_What is expected_: Find each line containing the string "groups". Copy it.

_Data section_:

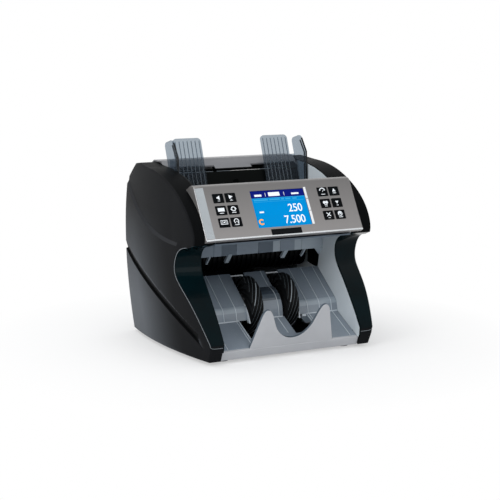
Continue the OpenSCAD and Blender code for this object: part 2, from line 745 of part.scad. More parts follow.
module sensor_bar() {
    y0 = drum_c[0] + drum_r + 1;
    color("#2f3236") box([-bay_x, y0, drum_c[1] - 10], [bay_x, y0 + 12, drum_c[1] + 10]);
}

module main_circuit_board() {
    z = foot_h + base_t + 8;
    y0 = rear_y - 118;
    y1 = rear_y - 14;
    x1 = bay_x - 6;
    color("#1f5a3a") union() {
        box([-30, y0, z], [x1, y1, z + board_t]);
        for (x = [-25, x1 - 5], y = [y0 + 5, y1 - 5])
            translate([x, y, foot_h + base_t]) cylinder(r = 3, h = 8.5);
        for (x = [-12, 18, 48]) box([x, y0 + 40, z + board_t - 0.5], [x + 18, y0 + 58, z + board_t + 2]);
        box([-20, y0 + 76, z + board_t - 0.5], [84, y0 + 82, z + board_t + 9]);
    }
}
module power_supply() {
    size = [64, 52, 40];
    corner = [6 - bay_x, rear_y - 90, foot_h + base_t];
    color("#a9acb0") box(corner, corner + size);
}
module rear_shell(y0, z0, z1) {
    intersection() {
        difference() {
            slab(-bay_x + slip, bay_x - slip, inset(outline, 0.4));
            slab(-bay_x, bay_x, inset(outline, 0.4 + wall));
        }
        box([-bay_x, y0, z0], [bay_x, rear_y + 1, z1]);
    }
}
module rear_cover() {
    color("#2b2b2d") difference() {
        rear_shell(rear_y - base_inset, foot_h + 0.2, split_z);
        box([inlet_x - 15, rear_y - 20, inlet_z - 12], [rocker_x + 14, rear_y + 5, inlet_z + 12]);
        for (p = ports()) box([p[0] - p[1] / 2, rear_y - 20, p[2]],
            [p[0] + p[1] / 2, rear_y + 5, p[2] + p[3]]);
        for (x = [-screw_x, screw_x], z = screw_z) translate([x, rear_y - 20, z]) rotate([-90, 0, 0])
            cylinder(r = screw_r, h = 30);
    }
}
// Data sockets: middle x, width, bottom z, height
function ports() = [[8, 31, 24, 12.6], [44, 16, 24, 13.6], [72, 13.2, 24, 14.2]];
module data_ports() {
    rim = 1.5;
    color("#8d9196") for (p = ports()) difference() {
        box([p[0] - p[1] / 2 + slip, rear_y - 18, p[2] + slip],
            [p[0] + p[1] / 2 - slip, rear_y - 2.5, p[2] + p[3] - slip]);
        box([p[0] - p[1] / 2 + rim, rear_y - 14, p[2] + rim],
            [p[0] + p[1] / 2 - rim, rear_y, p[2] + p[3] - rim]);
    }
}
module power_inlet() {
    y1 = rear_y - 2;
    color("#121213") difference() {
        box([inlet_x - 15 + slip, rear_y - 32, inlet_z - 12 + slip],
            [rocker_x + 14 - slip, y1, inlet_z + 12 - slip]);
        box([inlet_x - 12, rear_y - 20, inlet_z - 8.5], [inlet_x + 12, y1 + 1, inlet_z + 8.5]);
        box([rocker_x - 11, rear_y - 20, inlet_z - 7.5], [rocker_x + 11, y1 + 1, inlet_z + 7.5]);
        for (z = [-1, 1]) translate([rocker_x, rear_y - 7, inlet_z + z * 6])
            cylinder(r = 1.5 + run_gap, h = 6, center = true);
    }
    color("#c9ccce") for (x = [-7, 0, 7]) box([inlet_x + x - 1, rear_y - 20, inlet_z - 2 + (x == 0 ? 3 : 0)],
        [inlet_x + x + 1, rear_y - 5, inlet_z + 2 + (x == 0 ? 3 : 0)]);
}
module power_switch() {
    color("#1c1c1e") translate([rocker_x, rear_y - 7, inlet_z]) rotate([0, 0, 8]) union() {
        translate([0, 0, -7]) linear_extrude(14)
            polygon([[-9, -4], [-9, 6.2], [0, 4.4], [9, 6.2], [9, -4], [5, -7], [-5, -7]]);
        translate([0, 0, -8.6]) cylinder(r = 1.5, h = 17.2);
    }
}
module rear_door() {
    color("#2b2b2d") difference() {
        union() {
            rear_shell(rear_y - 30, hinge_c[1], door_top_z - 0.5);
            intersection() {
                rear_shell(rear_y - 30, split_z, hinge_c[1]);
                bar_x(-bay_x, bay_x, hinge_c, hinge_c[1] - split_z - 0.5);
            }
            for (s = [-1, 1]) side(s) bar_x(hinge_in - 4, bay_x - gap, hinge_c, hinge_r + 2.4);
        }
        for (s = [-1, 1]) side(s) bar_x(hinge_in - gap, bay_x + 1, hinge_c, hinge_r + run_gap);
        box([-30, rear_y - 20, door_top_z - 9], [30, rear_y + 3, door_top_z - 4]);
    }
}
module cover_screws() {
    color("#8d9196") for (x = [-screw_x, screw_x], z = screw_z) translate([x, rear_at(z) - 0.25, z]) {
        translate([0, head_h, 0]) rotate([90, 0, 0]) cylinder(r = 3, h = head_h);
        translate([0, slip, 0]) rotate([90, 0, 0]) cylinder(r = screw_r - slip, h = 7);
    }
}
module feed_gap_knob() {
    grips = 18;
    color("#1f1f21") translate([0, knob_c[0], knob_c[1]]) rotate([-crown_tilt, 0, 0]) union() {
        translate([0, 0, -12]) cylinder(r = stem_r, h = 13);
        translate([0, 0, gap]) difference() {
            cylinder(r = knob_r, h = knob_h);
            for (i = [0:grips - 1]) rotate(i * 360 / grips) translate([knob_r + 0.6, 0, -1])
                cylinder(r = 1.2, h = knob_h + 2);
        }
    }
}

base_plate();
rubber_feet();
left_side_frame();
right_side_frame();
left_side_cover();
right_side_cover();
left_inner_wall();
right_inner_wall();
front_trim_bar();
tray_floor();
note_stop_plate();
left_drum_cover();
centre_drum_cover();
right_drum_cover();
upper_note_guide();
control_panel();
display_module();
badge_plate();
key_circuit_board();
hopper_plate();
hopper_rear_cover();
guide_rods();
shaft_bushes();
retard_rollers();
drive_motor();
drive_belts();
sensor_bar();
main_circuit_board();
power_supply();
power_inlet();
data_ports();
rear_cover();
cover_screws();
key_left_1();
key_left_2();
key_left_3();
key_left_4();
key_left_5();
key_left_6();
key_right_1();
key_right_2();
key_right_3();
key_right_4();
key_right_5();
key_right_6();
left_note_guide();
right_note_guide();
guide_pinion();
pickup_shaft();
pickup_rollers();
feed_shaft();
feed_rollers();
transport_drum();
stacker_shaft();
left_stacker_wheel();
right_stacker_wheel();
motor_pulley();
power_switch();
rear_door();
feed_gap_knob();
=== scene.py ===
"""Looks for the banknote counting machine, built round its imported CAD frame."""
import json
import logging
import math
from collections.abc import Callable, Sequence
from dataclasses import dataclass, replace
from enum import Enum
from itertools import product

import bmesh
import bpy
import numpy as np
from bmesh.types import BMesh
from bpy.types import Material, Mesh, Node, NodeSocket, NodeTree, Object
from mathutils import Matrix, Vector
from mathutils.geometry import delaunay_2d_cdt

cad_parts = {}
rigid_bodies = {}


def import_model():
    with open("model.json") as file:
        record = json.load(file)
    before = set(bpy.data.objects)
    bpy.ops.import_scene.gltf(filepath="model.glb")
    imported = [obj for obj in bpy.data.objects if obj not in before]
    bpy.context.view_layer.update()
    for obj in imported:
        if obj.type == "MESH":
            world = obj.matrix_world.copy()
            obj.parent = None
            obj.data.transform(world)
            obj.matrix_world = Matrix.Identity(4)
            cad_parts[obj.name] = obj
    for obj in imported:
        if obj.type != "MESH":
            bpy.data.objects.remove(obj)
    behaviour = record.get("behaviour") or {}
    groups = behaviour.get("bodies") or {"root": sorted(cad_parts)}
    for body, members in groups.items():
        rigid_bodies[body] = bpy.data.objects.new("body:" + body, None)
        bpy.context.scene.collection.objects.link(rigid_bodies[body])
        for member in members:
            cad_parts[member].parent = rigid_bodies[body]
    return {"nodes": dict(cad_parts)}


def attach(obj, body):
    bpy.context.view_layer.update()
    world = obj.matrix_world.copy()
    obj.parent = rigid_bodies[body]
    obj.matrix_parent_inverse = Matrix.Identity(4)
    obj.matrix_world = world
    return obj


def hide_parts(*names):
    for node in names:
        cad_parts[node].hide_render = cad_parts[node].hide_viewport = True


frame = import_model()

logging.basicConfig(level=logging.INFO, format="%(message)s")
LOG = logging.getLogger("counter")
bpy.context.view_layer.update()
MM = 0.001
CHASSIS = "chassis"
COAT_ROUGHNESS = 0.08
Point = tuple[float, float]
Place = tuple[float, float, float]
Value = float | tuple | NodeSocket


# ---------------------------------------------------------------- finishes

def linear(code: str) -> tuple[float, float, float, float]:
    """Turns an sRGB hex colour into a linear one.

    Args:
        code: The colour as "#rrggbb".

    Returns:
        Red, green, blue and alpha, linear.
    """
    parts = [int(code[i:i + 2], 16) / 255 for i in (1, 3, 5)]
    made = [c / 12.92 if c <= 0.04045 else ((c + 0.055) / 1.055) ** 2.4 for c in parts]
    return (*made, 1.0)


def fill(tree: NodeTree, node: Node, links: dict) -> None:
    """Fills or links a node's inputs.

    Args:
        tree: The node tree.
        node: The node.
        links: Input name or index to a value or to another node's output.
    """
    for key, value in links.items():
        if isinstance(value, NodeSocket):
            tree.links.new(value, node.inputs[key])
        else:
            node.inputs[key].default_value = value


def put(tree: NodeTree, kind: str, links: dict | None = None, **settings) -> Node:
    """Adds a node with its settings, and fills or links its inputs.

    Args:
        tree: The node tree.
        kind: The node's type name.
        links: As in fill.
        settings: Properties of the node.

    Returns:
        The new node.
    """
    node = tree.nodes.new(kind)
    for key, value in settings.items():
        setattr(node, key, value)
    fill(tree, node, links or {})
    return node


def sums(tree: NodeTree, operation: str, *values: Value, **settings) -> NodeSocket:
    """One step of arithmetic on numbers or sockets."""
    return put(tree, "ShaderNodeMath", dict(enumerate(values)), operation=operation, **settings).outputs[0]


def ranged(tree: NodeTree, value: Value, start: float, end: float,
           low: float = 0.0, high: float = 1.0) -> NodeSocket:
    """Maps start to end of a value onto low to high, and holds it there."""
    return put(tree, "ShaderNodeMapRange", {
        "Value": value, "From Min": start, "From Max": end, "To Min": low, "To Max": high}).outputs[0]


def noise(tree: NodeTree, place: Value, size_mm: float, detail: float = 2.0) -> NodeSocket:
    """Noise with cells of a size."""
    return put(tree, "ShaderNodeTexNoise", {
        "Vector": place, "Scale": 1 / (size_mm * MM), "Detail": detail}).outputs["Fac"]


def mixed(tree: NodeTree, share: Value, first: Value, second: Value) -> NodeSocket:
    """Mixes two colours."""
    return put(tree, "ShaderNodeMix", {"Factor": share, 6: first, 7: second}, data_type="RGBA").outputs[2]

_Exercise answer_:
    groups = behaviour.get("bodies") or {"root": sorted(cad_parts)}
    for body, members in groups.items():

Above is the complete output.